I am so worried about what people think in this way. When I first started this, I even thought about posting on Facebook what I was doing and confessing the sin area. I could never get comfortable enough to do it though. Now I see that my motives would not have been pure. To be honest, now I see that I would have been using that post to say (in between the lines), "Don't think you are winning. I am stepping down from the competition in order to pursue more important things."
So what am I to do with all of this? I do not want to be prideful, nor do I want to be forcefully humbled. I can't avoid most people and literally just surround myself with godly women in which I wish to learn from. I need to humble myself, surround myself with godly women, learn from them and then go out in the world and be a godly woman instead of going out in the world and trying to be one of the world. If I am compelled all of the time to compete in unholy endeavors then I am not being set apart. I guess when I get the feeling of needing to compete, I will try to just shut it down by reminding myself of the truth behind it and praying for God to take the feeling away.

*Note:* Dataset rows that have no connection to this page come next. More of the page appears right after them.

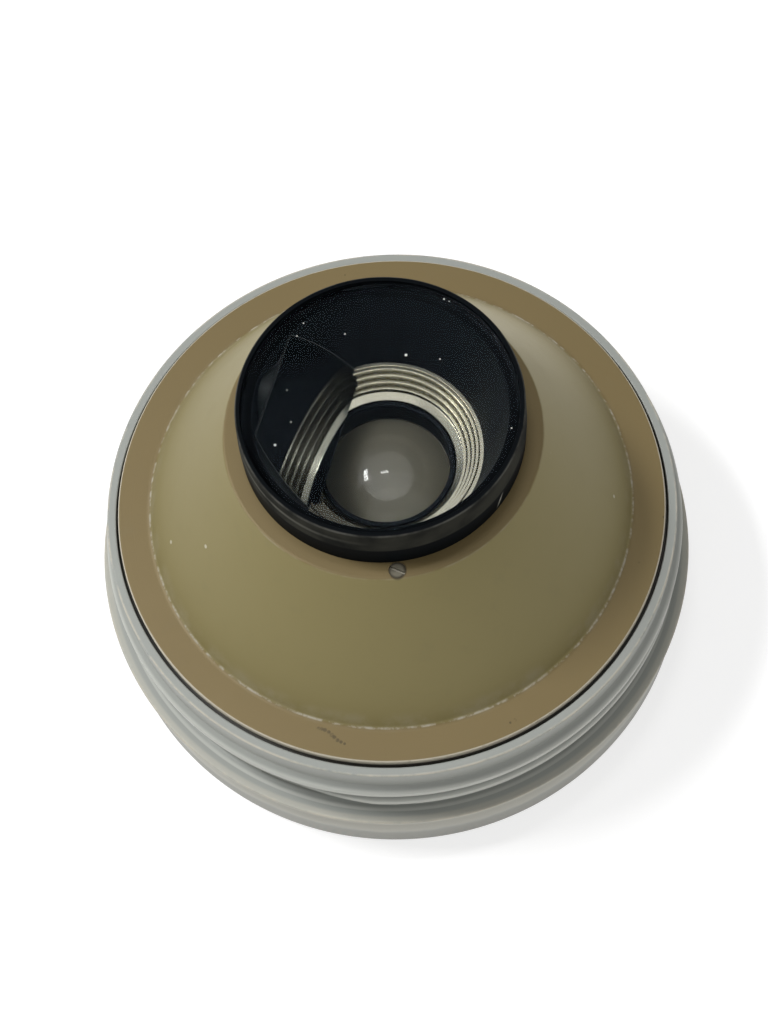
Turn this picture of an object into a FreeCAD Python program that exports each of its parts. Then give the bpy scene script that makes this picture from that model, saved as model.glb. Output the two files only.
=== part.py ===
# A single-mirror gonioscopy lens, observer's window up, standing in the threaded
# base of its storage case. Millimetres, +Z up, origin at the centre of the base's foot.
import FreeCAD
import Part

import math
import os

from FreeCAD import Vector

# contact lens: a steep dome inside, a flange in the cell and a hollow contact face
lens_dome_radius = 5.7
lens_dome_rise = 2.8
lens_seat_width = 0.7
lens_flange_height = 3.7
lens_nose_step = 0.6
lens_nose_height = 3.4
contact_lip = 0.3
contact_curve_radius = 7.8

# black cell that holds the contact lens
dome_clearance = 0.1
cell_neck_wall = 0.42
cell_neck_height = 0.75
cell_bore_depth = 2.55
cell_flange_height = 5.1
cell_tube_wall = 0.975
cell_tube_height = 2.1
lens_clearance = 0.05

# ring nuts that hold the lens in the cell and the cell in the barrel
retainer_height = 1.5
retainer_overhang = 0.675
nut_height = 1.4
spanner_slot_width = 1.0
spanner_slot_depth = 0.6

# bright ring above the cell, and the bright grooved throat ring on top of it
neck_clearance = 0.08
clamp_ring_height = 1.2
clamp_ring_slope_width = 0.7
clamp_ring_slope_height = 0.5
throat_height = 2.3
throat_flare = 1.5
throat_land = 0.3
throat_steps = 4
throat_groove_height = 0.16
throat_groove_depth = 0.12
stack_clearance = 0.05

# black barrel: a collar above the ledge, a spigot in the shell's hub and a long tube
shoulder_width = 0.5
barrel_wall = 1.3
spigot_step = 1.4
spigot_clearance = 0.05
collar_overhang = 0.5
collar_wall_height = 2.45
collar_height = 5.2
collar_taper = 0.15
collar_lip = 0.45
shoulder_depth = 4.25

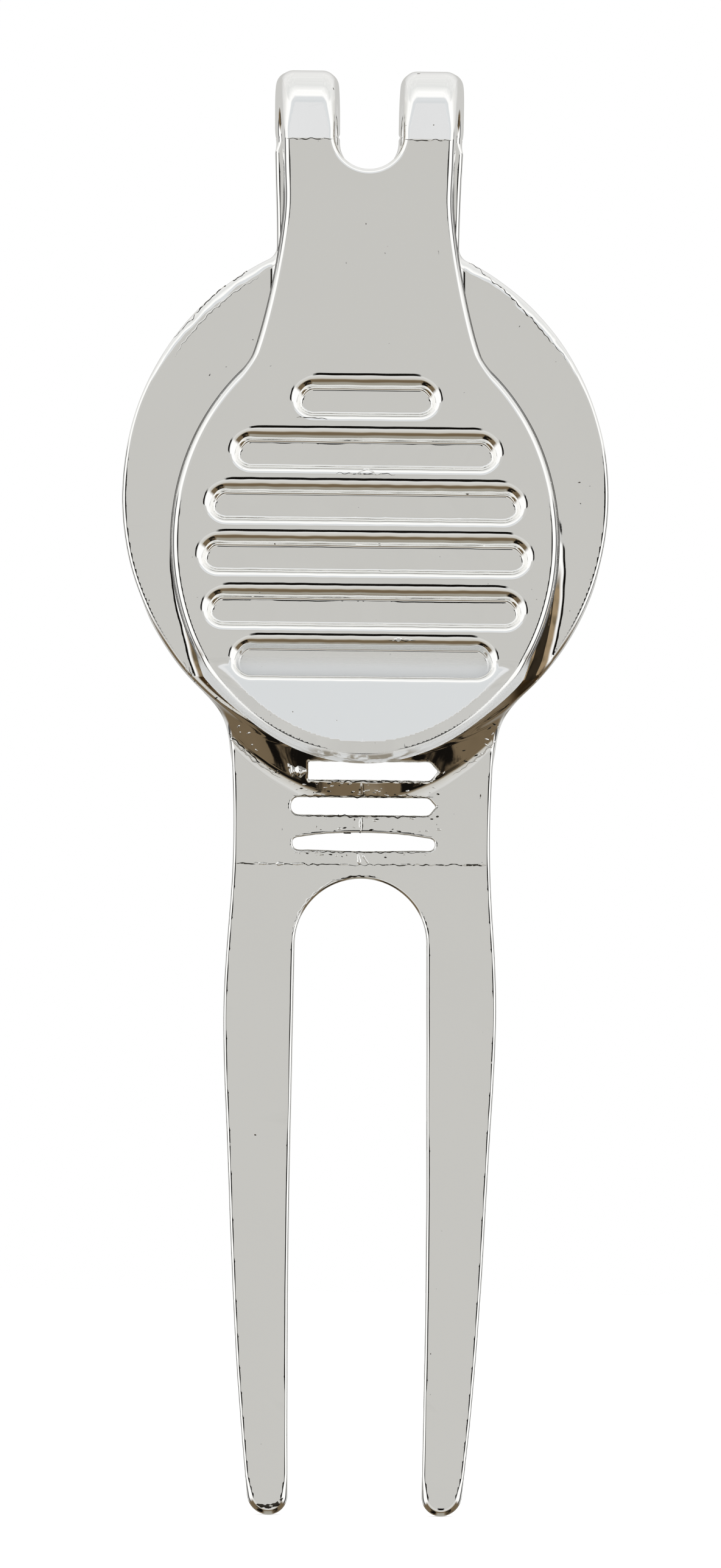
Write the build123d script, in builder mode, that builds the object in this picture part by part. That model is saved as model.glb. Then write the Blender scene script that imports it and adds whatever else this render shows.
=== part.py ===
"""Divot repair tool: a die-cast two-tine fork with a round marker plate, a belt clip that folds
over the top on two ears, and a lift-out magnetic ball marker.

Frame: X across the tool, Z up, tines pointing down. -Y is the clip side, +Y the marker side.
The origin is the crook of the clip's bend, where the edge of a belt bears. Millimetres.
"""

import os

from build123d import *

os.makedirs("parts", exist_ok=True)

# ---------------------------------------------------------------- levels across the thickness (Y)
face_y = 5.5  # flat front of the plate, neck and tines
neck_back_y = 2.7  # back of the neck and tines
plate_back_y = 1.5  # back of the marker plate, one wall of the belt gap
boss_y = 0.4  # top of the raised oval that the clip closes on
strap_face_y = 3.8  # front of the strap between the plate and the bend
arm_inner_y = -1.5  # inside of the clip's arm, the other wall of the belt gap
arm_outer_y = -3.7  # outside of the clip's arm

# ---------------------------------------------------------------- heights (Z)
plate_z = -22.2  # centre of the marker plate
bend_top_z = 2.2  # top of the ears
crook_radius = (plate_back_y - arm_inner_y) / 2
root_z = -crook_radius - 0.1  # where the clip's two ears meet the strap
root_gap = 0.02
tip_z = plate_z - 58.7

# ---------------------------------------------------------------- plate and strap
plate_half_width = 14.0
plate_half_height = 14.9
plate_edge_radius = 0.45
strap_half_width = 5.25
strap_top_half_width = 5.45
strap_waist_z = plate_z + 17.0
strap_foot_z = plate_z + 11.0  # inside the plate

# ---------------------------------------------------------------- neck and tines
shoulder_half_width = 9.0
waist_half_width = 7.42
hip_half_width = 7.84
arch_radius = 3.8
arch_z = plate_z - 25.8
tine_tip_x = 5.0
tine_tip_radius = 1.15
tine_tip_thickness = 1.7
tine_thinning = 20.0  # length over which the front of each tine falls away to its tip
tine_front_radius = 0.35
tine_back_radius = 0.2
slot_length = 8.4
slot_height = 1.0
slot_growth = 0.2  # how much each slot widens towards the front
slot_heights = (plate_z - 15.8, plate_z - 17.87, plate_z - 19.93)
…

One more side note: After 67 days of not working out, I did a small workout yesterday. I don't know when I can do one again. My husband and I have talked about resuming workouts to ad nauseum and have not come to a place of agreement. We have discussed how work outs cannot go back to what they were and my relationship with exercising cannot be the same. I feel like I am ready as long as my husband has some control over it. I think keeping a log for him to review is a good idea. I am just waiting on him to become more comfortable with the idea and to be in a place where he feels he can trust me; and when I can trust myself to stay on guard; and that it will not hinder the physical healing that we hope is happening.